TASK DETAILS:
Search the listing below for the word "with" and copy each line that holds it.

ENTRIES:
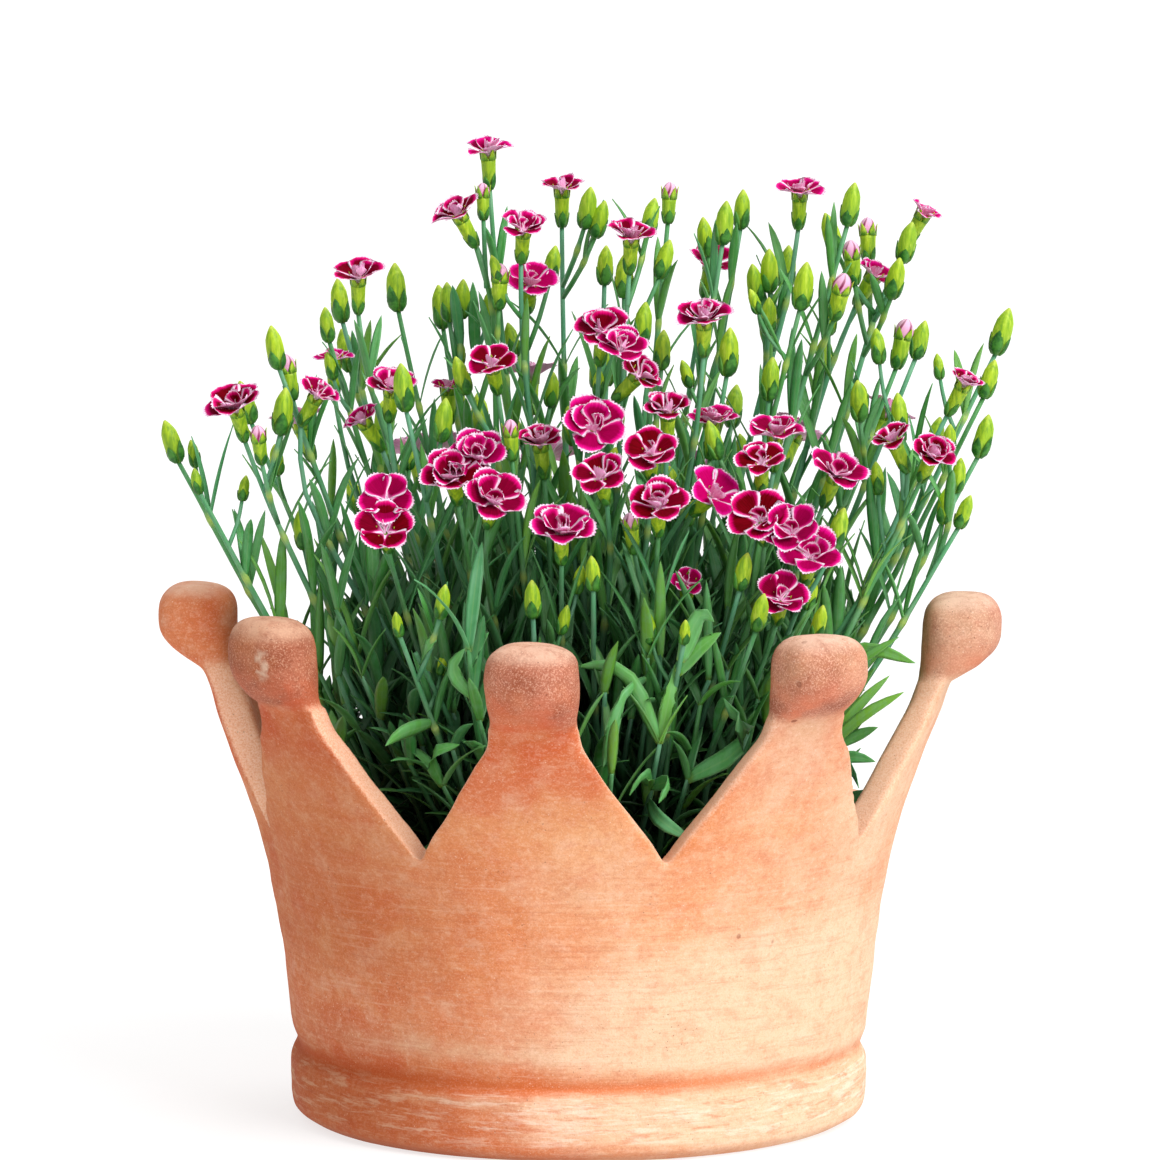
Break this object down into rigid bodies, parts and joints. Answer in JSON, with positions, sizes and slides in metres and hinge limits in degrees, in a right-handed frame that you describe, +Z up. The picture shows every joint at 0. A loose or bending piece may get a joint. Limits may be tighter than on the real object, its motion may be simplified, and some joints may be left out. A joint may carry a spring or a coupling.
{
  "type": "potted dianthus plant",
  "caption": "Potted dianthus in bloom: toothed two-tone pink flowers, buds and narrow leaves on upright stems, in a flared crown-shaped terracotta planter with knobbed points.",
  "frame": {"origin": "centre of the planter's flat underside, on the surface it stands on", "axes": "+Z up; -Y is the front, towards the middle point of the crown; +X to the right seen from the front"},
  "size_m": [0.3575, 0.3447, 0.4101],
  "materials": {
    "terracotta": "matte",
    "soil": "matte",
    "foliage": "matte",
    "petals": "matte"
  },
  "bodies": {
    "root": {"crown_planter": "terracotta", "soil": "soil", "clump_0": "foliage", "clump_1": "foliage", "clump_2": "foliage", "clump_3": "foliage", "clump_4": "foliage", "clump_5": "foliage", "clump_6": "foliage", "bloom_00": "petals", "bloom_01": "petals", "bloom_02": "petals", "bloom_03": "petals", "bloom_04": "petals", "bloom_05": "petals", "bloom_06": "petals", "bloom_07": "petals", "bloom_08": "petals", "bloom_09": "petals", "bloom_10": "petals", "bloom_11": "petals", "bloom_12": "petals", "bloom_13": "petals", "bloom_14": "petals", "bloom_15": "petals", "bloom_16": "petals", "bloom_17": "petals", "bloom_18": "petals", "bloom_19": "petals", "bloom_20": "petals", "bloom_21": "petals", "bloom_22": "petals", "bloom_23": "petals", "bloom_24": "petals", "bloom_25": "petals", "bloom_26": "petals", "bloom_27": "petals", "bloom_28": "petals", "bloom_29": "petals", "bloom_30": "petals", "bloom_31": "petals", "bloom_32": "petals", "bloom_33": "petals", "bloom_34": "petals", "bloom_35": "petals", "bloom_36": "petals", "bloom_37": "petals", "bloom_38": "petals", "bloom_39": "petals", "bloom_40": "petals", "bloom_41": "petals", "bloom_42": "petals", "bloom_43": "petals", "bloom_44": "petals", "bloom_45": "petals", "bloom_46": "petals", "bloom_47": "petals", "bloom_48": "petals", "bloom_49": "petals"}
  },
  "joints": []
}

---

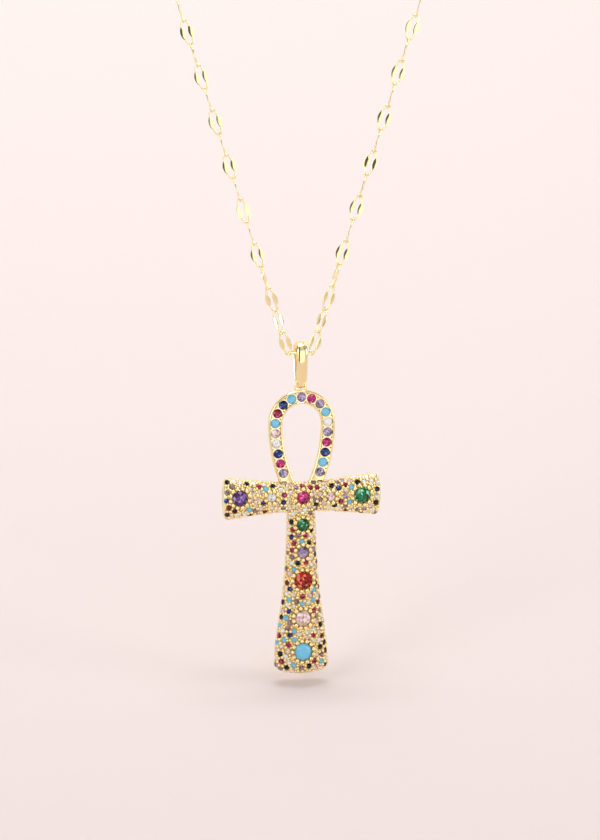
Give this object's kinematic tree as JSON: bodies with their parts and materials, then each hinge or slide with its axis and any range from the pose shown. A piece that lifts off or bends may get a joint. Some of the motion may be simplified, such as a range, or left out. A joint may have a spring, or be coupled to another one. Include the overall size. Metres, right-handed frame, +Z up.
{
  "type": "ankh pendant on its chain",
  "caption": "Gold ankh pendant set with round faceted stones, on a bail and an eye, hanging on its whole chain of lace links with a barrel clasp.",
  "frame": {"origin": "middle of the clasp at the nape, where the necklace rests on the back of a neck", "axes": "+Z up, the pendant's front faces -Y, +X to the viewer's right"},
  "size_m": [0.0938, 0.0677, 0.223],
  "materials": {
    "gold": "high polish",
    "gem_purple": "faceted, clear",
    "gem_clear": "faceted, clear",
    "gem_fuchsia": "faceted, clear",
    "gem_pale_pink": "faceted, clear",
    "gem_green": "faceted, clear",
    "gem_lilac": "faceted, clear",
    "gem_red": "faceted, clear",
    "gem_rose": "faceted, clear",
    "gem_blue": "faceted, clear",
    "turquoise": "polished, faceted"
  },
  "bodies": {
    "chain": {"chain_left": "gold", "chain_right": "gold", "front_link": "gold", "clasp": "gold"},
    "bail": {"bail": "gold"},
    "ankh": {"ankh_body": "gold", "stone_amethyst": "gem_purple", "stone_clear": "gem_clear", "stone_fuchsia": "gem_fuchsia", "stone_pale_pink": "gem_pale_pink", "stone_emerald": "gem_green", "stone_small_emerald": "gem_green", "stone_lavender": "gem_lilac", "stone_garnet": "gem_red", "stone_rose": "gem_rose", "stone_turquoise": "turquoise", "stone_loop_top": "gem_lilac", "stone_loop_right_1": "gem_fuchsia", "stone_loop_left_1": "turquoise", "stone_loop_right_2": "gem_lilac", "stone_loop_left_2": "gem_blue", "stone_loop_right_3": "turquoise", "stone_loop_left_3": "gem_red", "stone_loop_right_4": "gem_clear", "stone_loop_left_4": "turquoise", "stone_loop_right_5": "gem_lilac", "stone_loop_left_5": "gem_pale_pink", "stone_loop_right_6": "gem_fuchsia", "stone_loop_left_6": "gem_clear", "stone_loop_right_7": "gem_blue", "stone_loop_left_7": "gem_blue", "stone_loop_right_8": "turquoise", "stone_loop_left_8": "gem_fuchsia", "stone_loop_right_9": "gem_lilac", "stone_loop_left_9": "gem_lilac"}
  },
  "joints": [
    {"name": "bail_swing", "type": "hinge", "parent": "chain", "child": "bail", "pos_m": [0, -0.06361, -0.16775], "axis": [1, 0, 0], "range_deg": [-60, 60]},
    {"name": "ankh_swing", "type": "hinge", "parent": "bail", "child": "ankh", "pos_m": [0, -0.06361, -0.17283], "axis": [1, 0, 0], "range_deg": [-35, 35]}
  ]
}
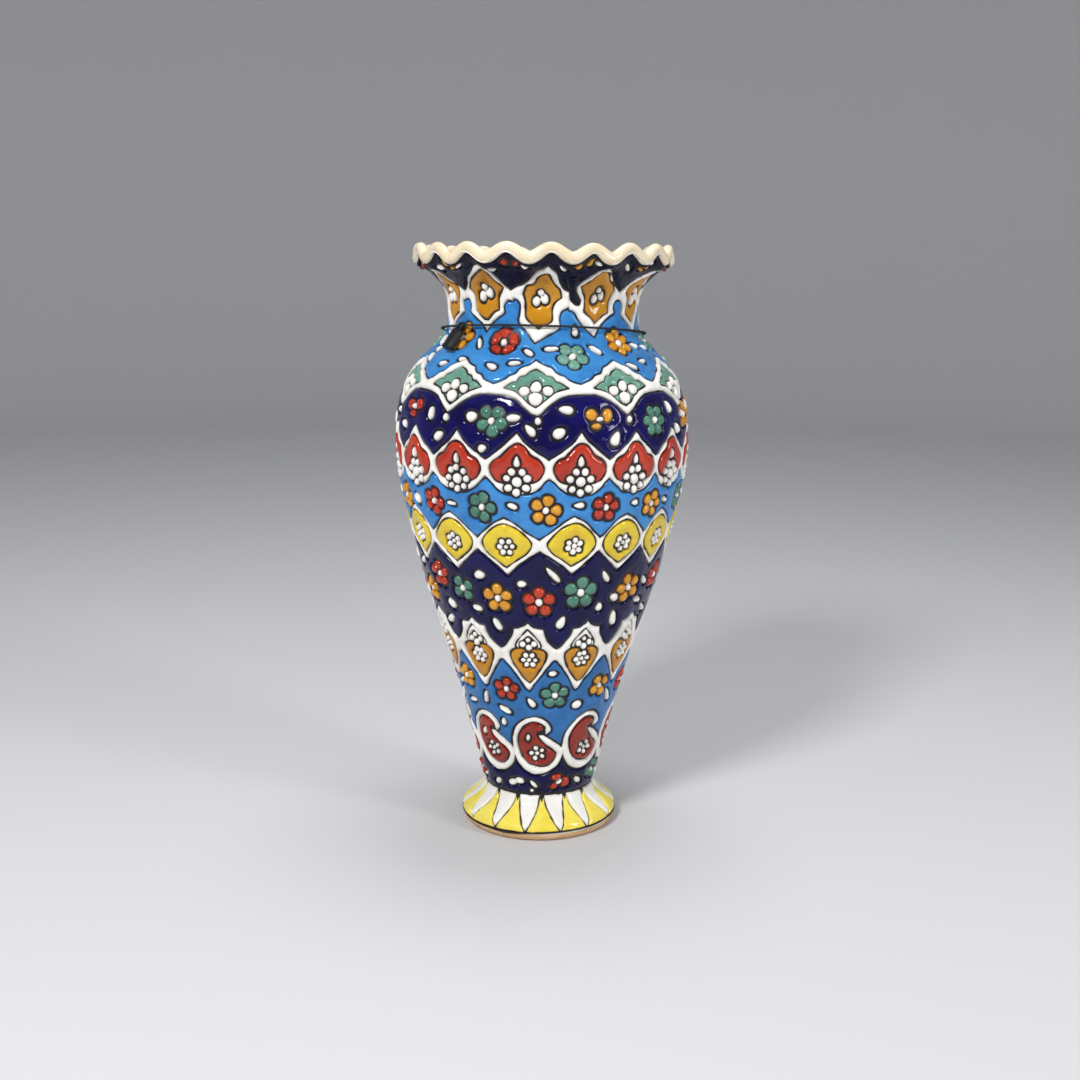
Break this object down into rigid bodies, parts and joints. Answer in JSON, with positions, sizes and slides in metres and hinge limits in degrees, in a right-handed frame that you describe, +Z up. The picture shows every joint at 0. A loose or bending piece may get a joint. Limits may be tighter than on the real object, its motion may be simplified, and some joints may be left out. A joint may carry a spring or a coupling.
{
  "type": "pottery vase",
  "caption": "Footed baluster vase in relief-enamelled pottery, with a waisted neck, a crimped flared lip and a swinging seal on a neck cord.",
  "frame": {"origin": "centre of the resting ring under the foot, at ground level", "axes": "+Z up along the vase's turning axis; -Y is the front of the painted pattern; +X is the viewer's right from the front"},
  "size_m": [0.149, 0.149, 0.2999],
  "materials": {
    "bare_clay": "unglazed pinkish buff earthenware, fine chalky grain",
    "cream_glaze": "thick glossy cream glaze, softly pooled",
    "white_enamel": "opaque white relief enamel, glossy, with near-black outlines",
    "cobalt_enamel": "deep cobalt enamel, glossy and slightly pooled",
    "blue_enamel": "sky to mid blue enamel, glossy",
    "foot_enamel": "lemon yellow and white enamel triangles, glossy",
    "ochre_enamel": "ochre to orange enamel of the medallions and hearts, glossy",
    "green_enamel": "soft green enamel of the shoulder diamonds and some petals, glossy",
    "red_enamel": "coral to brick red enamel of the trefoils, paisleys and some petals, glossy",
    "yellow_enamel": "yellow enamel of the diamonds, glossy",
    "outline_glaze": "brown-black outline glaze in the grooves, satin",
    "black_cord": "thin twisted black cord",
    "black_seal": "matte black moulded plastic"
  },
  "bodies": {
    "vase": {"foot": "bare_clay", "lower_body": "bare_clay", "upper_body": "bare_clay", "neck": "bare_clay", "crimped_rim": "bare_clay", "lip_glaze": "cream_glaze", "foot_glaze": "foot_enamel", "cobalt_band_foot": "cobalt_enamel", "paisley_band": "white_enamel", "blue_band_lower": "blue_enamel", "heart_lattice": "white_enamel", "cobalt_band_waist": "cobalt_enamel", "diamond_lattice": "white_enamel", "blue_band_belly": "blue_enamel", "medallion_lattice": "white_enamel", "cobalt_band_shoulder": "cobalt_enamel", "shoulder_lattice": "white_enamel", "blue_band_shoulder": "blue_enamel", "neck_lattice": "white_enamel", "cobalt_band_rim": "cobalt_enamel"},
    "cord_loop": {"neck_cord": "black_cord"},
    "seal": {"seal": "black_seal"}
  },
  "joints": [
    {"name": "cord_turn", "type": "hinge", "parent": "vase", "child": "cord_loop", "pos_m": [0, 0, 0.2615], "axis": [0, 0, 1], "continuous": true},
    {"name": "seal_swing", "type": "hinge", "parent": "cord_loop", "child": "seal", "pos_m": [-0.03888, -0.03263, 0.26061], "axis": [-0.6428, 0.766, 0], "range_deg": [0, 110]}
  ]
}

FULL SOLUTION:
Break this object down into rigid bodies, parts and joints. Answer in JSON, with positions, sizes and slides in metres and hinge limits in degrees, in a right-handed frame that you describe, +Z up. The picture shows every joint at 0. A loose or bending piece may get a joint. Limits may be tighter than on the real object, its motion may be simplified, and some joints may be left out. A joint may carry a spring or a coupling.
  "caption": "Potted dianthus in bloom: toothed two-tone pink flowers, buds and narrow leaves on upright stems, in a flared crown-shaped terracotta planter with knobbed points.",
Give this object's kinematic tree as JSON: bodies with their parts and materials, then each hinge or slide with its axis and any range from the pose shown. A piece that lifts off or bends may get a joint. Some of the motion may be simplified, such as a range, or left out. A joint may have a spring, or be coupled to another one. Include the overall size. Metres, right-handed frame, +Z up.
  "caption": "Gold ankh pendant set with round faceted stones, on a bail and an eye, hanging on its whole chain of lace links with a barrel clasp.",
Break this object down into rigid bodies, parts and joints. Answer in JSON, with positions, sizes and slides in metres and hinge limits in degrees, in a right-handed frame that you describe, +Z up. The picture shows every joint at 0. A loose or bending piece may get a joint. Limits may be tighter than on the real object, its motion may be simplified, and some joints may be left out. A joint may carry a spring or a coupling.
  "caption": "Footed baluster vase in relief-enamelled pottery, with a waisted neck, a crimped flared lip and a swinging seal on a neck cord.",
    "white_enamel": "opaque white relief enamel, glossy, with near-black outlines",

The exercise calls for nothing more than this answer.